◆ **AVAILABLE DATA**:
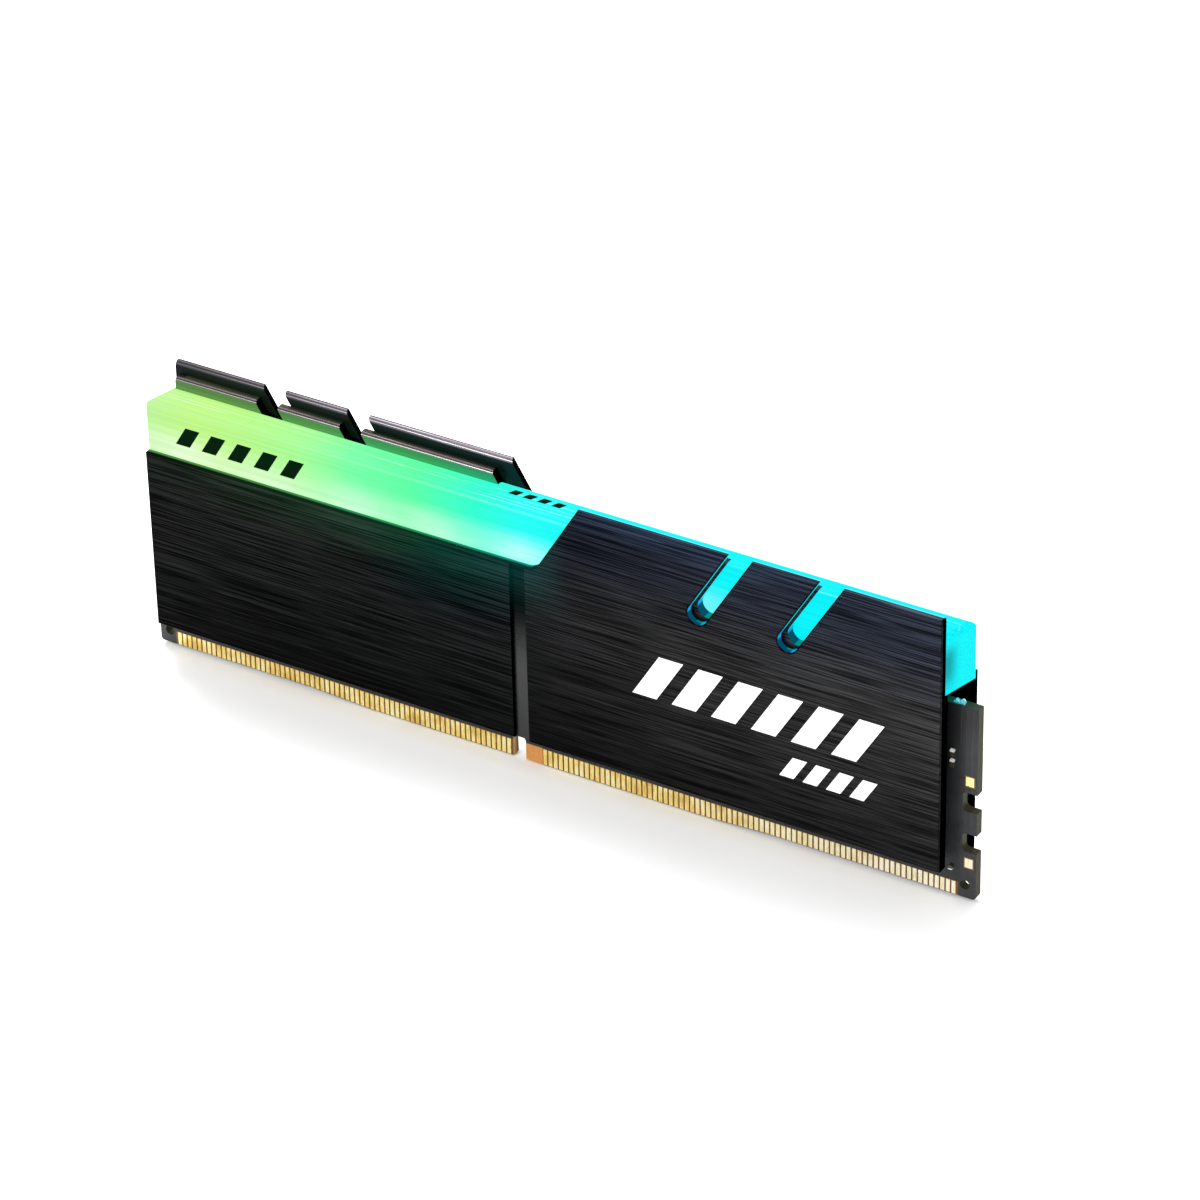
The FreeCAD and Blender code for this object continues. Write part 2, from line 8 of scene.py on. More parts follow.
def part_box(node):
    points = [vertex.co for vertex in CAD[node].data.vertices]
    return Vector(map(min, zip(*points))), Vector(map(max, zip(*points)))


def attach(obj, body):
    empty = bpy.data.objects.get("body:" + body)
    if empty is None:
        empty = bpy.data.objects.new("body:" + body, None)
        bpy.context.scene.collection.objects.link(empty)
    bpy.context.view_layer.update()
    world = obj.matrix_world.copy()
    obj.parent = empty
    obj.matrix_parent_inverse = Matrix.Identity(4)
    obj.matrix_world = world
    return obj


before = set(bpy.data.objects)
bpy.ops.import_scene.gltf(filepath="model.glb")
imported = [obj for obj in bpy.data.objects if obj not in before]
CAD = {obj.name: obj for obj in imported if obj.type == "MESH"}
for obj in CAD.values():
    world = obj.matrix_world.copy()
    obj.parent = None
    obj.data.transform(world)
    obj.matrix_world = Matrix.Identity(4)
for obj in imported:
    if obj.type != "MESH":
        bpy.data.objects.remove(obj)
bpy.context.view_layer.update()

# The looks of a lit memory module. Places are in millimetres in the materials and helpers,
# and become metres when a mesh, light or camera is made. X runs along the board, the front
# looks towards -Y and Z is up.

MM = 0.001


def box_mm(node):
    """Lowest and highest corner of a CAD node in millimetres."""
    low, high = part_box(node)
    return low / MM, high / MM


BOARD_LOW, BOARD_HIGH = box_mm("printed_board")
BAR_HIGH = box_mm("light_bar")[1]
PLATE_LOW = box_mm("heatspreader_front")[0]
REAR_PLATE_HIGH = box_mm("heatspreader_rear")[1]
LIGHT_NODES = [f"light_{place}" for place in range(1, 10)]
LIGHT_LOW, LIGHT_HIGH = box_mm(LIGHT_NODES[0])
LIGHT_CENTRE = (LIGHT_LOW.x + LIGHT_HIGH.x) / 2
LIGHT_PITCH = (box_mm(LIGHT_NODES[1])[0] - LIGHT_LOW).x
TEST_PAD_LOW, TEST_PAD_HIGH = box_mm("test_pads")
TEST_PAD_X = (TEST_PAD_LOW.x + TEST_PAD_HIGH.x) / 2
TEST_PAD_WIDTH = TEST_PAD_HIGH.x - TEST_PAD_LOW.x
TEST_PAD_TALL = 1.45
TEST_PAD_RISES = (TEST_PAD_LOW.z + TEST_PAD_TALL / 2, TEST_PAD_HIGH.z - TEST_PAD_TALL / 2)
PAD_RIM_GAP = 0.02
GROOVE_START = 60.5  # from the low end of each plate
GROOVE_WIDTH = 2.5
GROOVE_LEFT = PLATE_LOW.x + GROOVE_START
GROOVE_RIGHT = GROOVE_LEFT + GROOVE_WIDTH
REAR_GROOVE_RIGHT = REAR_PLATE_HIGH.x - GROOVE_START
REAR_GROOVE_LEFT = REAR_GROOVE_RIGHT - GROOVE_WIDTH
GROOVE_FLOOR = 3.4  # from the module's middle plane
SKIN_INSIDE = 2.9  # from the module's middle plane
LOW_HALF_TOP = 34.4
BACKING_TOP = 33.6
CONTACT_TOP = 2.74
CONTACT_REACH = 64.0  # from the board's middle to past the last contact
KEY_LEFT = -6.7
KEY_RIGHT = -4.3
BLANK_LEFT = -4.6
BLANK_RIGHT = -1.7
CAPACITOR_PITCH = 4.0
CAPACITOR_LENGTH = 1.0
RESISTOR_PITCH = 6.3
RESISTOR_LENGTH = 1.6
END_PART_WIDTH = 0.6
END_PART_TALL = 1.1
END_PART_STEP = 1.6
VIA_PLACES = ((65.7, 26.9), (65.3, 12.9), (65.4, 18.1), (63.9, 5.0))
TRACE_PATH = ((63.6, 6.6), (63.6, 12.4), (64.0, 13.2), (64.0, 21.6), (64.4, 22.6), (64.4, 30.2))
TRACE_PITCH = 0.45
EDGE_TAB_X = 63.6
EDGE_TAB_MIDDLE = -0.1
EDGE_TAB_NARROWING = 0.8
EDGE_TAB_OUTLINE = ((-1.0, 0.0), (-0.78, 0.42), (-0.55, 0.62), (-0.30, 0.30), (0.0, 0.36),
                    (0.34, 0.82), (0.52, 0.55), (0.66, 0.12), (0.72, 0.0))
EDGE_TAB_FOLDS = ((-0.45, -0.12), (-0.25, 0.0), (0.05, 0.10), (0.30, 0.0))  # as (y, lean)
CAMERA_PLACE = Vector((0.34677, -0.55007, 0.44165))  # in metres
CAMERA_AIM = Vector((0.0078849, 0.0, 0.0299650))  # in metres
CAMERA_ROLL = math.radians(-1.33861)

# Colours of the light along the bar, as (place, (red, green, blue)) with linear values.
GLOW = [
    (-66, (0.50, 0.88, 0.33)),
    (-57, (0.52, 0.90, 0.24)),
    (-47, (0.45, 0.90, 0.26)),
    (-39, (0.37, 0.92, 0.30)),
    (-31, (0.19, 0.94, 0.37)),
    (-20, (0.10, 0.96, 0.37)),
    (-10, (0.030, 0.97, 0.62)),
    (-3, (0.020, 0.95, 0.88)),
    (8, (0.004, 0.92, 0.93)),
    (30, (0.002, 0.88, 0.93)),
    (50, (0.001, 0.86, 0.93)),
    (66, (0.001, 0.86, 0.92)),
]

# Reflectance of the plate's black face, by the distance from the middle towards its tall half; its rise
# towards the tall half is a painted sheen.
PLATE_SHEEN = [
    (-66, (0.0066, 0.0067, 0.0068)),
    (-30, (0.0066, 0.0068, 0.0069)),
    (-6, (0.0072, 0.0074, 0.0077)),
    (5, (0.0090, 0.0090, 0.0095)),
    (20, (0.0120, 0.0120, 0.0125)),
    (35, (0.0148, 0.0148, 0.0155)),
    (50, (0.0168, 0.0168, 0.0175)),
    (66, (0.0188, 0.0188, 0.0196)),
]


# ---------------------------------------------------------------- node helpers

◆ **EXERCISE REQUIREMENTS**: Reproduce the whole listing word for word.

◆ **FINISHED ANSWER**:
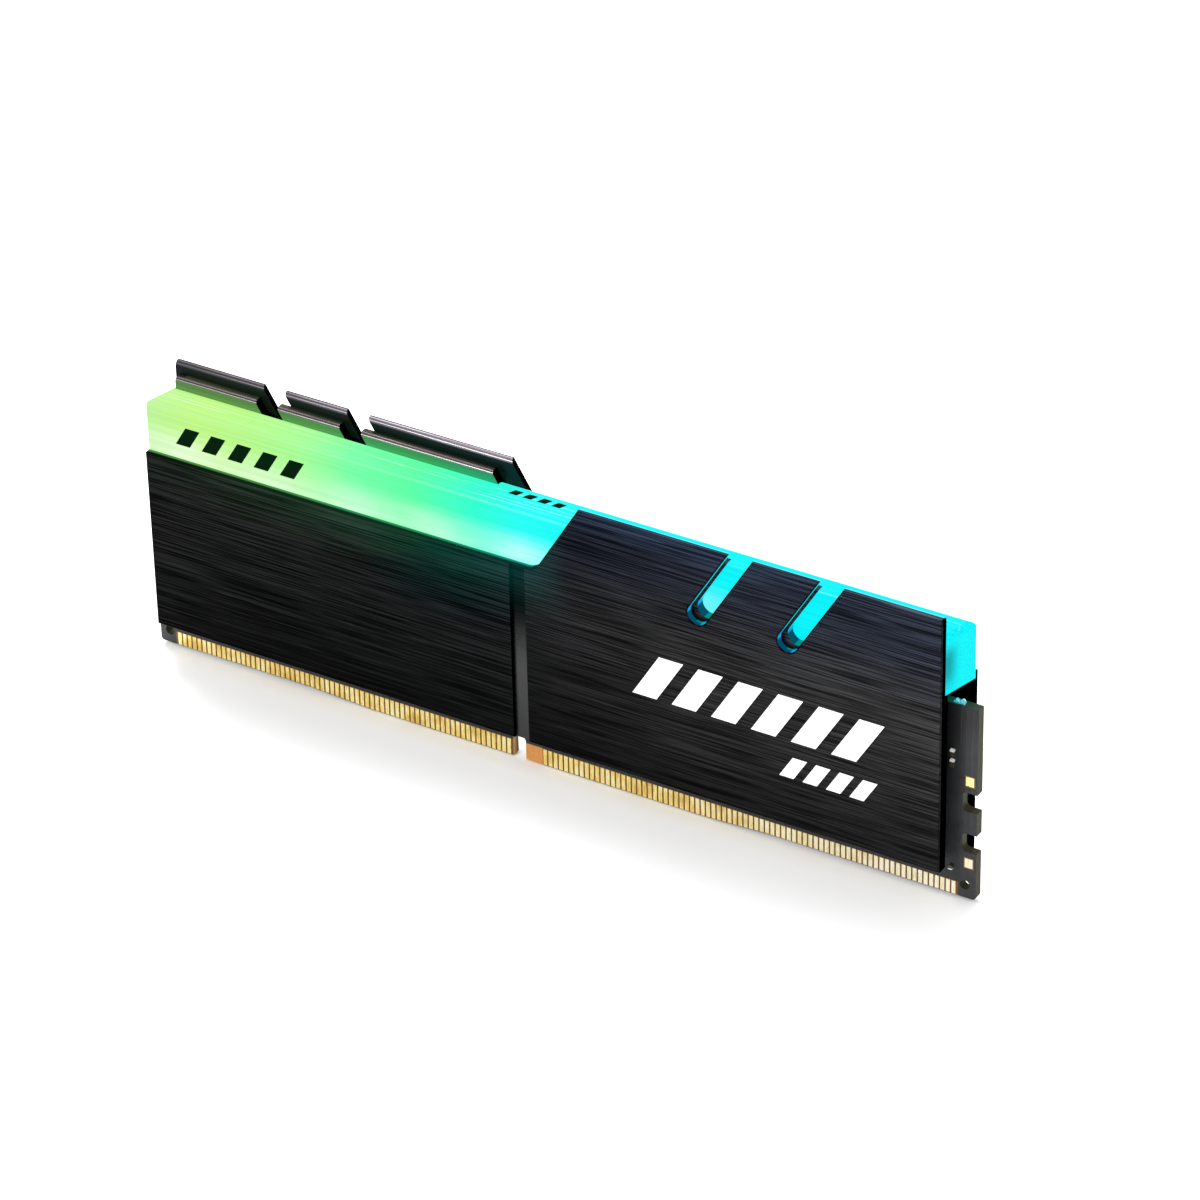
The FreeCAD and Blender code for this object continues. Write part 2, from line 8 of scene.py on. More parts follow.
def part_box(node):
    points = [vertex.co for vertex in CAD[node].data.vertices]
    return Vector(map(min, zip(*points))), Vector(map(max, zip(*points)))


def attach(obj, body):
    empty = bpy.data.objects.get("body:" + body)
    if empty is None:
        empty = bpy.data.objects.new("body:" + body, None)
        bpy.context.scene.collection.objects.link(empty)
    bpy.context.view_layer.update()
    world = obj.matrix_world.copy()
    obj.parent = empty
    obj.matrix_parent_inverse = Matrix.Identity(4)
    obj.matrix_world = world
    return obj


before = set(bpy.data.objects)
bpy.ops.import_scene.gltf(filepath="model.glb")
imported = [obj for obj in bpy.data.objects if obj not in before]
CAD = {obj.name: obj for obj in imported if obj.type == "MESH"}
for obj in CAD.values():
    world = obj.matrix_world.copy()
    obj.parent = None
    obj.data.transform(world)
    obj.matrix_world = Matrix.Identity(4)
for obj in imported:
    if obj.type != "MESH":
        bpy.data.objects.remove(obj)
bpy.context.view_layer.update()

# The looks of a lit memory module. Places are in millimetres in the materials and helpers,
# and become metres when a mesh, light or camera is made. X runs along the board, the front
# looks towards -Y and Z is up.

MM = 0.001


def box_mm(node):
    """Lowest and highest corner of a CAD node in millimetres."""
    low, high = part_box(node)
    return low / MM, high / MM


BOARD_LOW, BOARD_HIGH = box_mm("printed_board")
BAR_HIGH = box_mm("light_bar")[1]
PLATE_LOW = box_mm("heatspreader_front")[0]
REAR_PLATE_HIGH = box_mm("heatspreader_rear")[1]
LIGHT_NODES = [f"light_{place}" for place in range(1, 10)]
LIGHT_LOW, LIGHT_HIGH = box_mm(LIGHT_NODES[0])
LIGHT_CENTRE = (LIGHT_LOW.x + LIGHT_HIGH.x) / 2
LIGHT_PITCH = (box_mm(LIGHT_NODES[1])[0] - LIGHT_LOW).x
TEST_PAD_LOW, TEST_PAD_HIGH = box_mm("test_pads")
TEST_PAD_X = (TEST_PAD_LOW.x + TEST_PAD_HIGH.x) / 2
TEST_PAD_WIDTH = TEST_PAD_HIGH.x - TEST_PAD_LOW.x
TEST_PAD_TALL = 1.45
TEST_PAD_RISES = (TEST_PAD_LOW.z + TEST_PAD_TALL / 2, TEST_PAD_HIGH.z - TEST_PAD_TALL / 2)
PAD_RIM_GAP = 0.02
GROOVE_START = 60.5  # from the low end of each plate
GROOVE_WIDTH = 2.5
GROOVE_LEFT = PLATE_LOW.x + GROOVE_START
GROOVE_RIGHT = GROOVE_LEFT + GROOVE_WIDTH
REAR_GROOVE_RIGHT = REAR_PLATE_HIGH.x - GROOVE_START
REAR_GROOVE_LEFT = REAR_GROOVE_RIGHT - GROOVE_WIDTH
GROOVE_FLOOR = 3.4  # from the module's middle plane
SKIN_INSIDE = 2.9  # from the module's middle plane
LOW_HALF_TOP = 34.4
BACKING_TOP = 33.6
CONTACT_TOP = 2.74
CONTACT_REACH = 64.0  # from the board's middle to past the last contact
KEY_LEFT = -6.7
KEY_RIGHT = -4.3
BLANK_LEFT = -4.6
BLANK_RIGHT = -1.7
CAPACITOR_PITCH = 4.0
CAPACITOR_LENGTH = 1.0
RESISTOR_PITCH = 6.3
RESISTOR_LENGTH = 1.6
END_PART_WIDTH = 0.6
END_PART_TALL = 1.1
END_PART_STEP = 1.6
VIA_PLACES = ((65.7, 26.9), (65.3, 12.9), (65.4, 18.1), (63.9, 5.0))
TRACE_PATH = ((63.6, 6.6), (63.6, 12.4), (64.0, 13.2), (64.0, 21.6), (64.4, 22.6), (64.4, 30.2))
TRACE_PITCH = 0.45
EDGE_TAB_X = 63.6
EDGE_TAB_MIDDLE = -0.1
EDGE_TAB_NARROWING = 0.8
EDGE_TAB_OUTLINE = ((-1.0, 0.0), (-0.78, 0.42), (-0.55, 0.62), (-0.30, 0.30), (0.0, 0.36),
                    (0.34, 0.82), (0.52, 0.55), (0.66, 0.12), (0.72, 0.0))
EDGE_TAB_FOLDS = ((-0.45, -0.12), (-0.25, 0.0), (0.05, 0.10), (0.30, 0.0))  # as (y, lean)
CAMERA_PLACE = Vector((0.34677, -0.55007, 0.44165))  # in metres
CAMERA_AIM = Vector((0.0078849, 0.0, 0.0299650))  # in metres
CAMERA_ROLL = math.radians(-1.33861)

# Colours of the light along the bar, as (place, (red, green, blue)) with linear values.
GLOW = [
    (-66, (0.50, 0.88, 0.33)),
    (-57, (0.52, 0.90, 0.24)),
    (-47, (0.45, 0.90, 0.26)),
    (-39, (0.37, 0.92, 0.30)),
    (-31, (0.19, 0.94, 0.37)),
    (-20, (0.10, 0.96, 0.37)),
    (-10, (0.030, 0.97, 0.62)),
    (-3, (0.020, 0.95, 0.88)),
    (8, (0.004, 0.92, 0.93)),
    (30, (0.002, 0.88, 0.93)),
    (50, (0.001, 0.86, 0.93)),
    (66, (0.001, 0.86, 0.92)),
]

# Reflectance of the plate's black face, by the distance from the middle towards its tall half; its rise
# towards the tall half is a painted sheen.
PLATE_SHEEN = [
    (-66, (0.0066, 0.0067, 0.0068)),
    (-30, (0.0066, 0.0068, 0.0069)),
    (-6, (0.0072, 0.0074, 0.0077)),
    (5, (0.0090, 0.0090, 0.0095)),
    (20, (0.0120, 0.0120, 0.0125)),
    (35, (0.0148, 0.0148, 0.0155)),
    (50, (0.0168, 0.0168, 0.0175)),
    (66, (0.0188, 0.0188, 0.0196)),
]


# ---------------------------------------------------------------- node helpers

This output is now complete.